Einige der Passagiere könnten Experten zufolge den Untergang zunächst in einer Luftblase überlebt haben. Allerdings sei es angesichts der niedrigen Wassertemperatur und des schwindenden Sauerstoffs schwierig, darin mehr als zwei Tage zu überleben.

Großaufgebot an Rettungskräften im Einsatz
Mit Flutlicht suchten Boote der Marine und der Küstenwache in der Nacht auf Freitag nach Überlebenden. Schlechtes Wetter, starke Strömungen und eingeschränkte Sicht erschwerten jedoch die Arbeiten. Neben mehr als 500 Tauchern waren auch rund 170 Schiffe und 30 Flugzeuge beteiligt. Ein Sprecher der Küstenwache sagte, die Chancen, Überlebende zu bergen, lägen bei "fast null". Die Rettungskräfte rechneten mit einem dramatischen Anstieg der Opferzahl. Am Samstag wurden erstmals Leichen in einer Kabine der Fähre entdeckt. Den Tauchern sei es aber nicht gelungen, die Scheibe zu zerschlagen und die drei Opfer zu bergen, erklärte die Küstenwache.

Am Freitag war es Tauchern erstmals gelungen, bis ins Innere des Wracks vorzudringen, berichtete der südkoreanische Rundfunksender KBS unter Berufung auf einen Krisenstab der Regierung. Es sei damit begonnen worden, Luft ins Innere der Fähre zu pumpen. Mehrere Versuche, die Bereiche zu erreichen, in denen sich Passagiere aufhielten, seien jedoch gescheitert. Starke Strömungen behinderten die Rettungsbemühungen.

Allerdings wurden zwei riesige Schwimmkräne in die Nähe der Unglücksstelle gebracht.

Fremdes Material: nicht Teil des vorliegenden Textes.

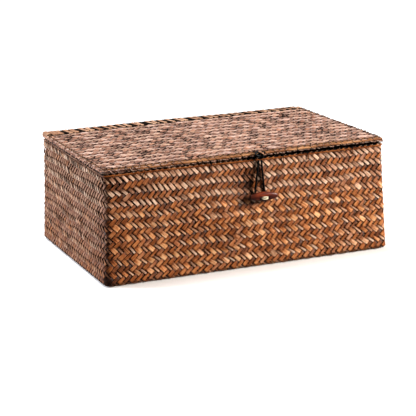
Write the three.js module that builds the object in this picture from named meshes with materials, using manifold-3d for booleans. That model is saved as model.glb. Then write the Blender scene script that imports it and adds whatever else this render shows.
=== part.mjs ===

Experten diskutierten noch darüber, wie das Wrack am besten gehoben werden könnte, berichtete der staatliche Sender Arirang. Auch ein Schwimmdock könnte zur Unglücksstelle gebracht werden.

Lehrer nach Rettung erhängt aufgefunden
Indes soll sich ein Lehrer nach seiner Rettung aus der havarierten Fähre erhängt haben. Der 52-Jährige sei an einem Baum auf der Insel Chindo in der Nähe des Orts der Schiffskatastrophe entdeckt worden, berichtete die nationale Nachrichtenagentur Yonhap am Freitag. Die Polizei geht von Selbstmord aus. Offensichtlich habe er Schuldgefühle gehabt, weil er gerettet wurde, während viele unter seiner Obhut mitreisende Schüler noch vermisst werden, hieß es. Der Mann war stellvertretender Direktor einer Oberschule nahe Seoul.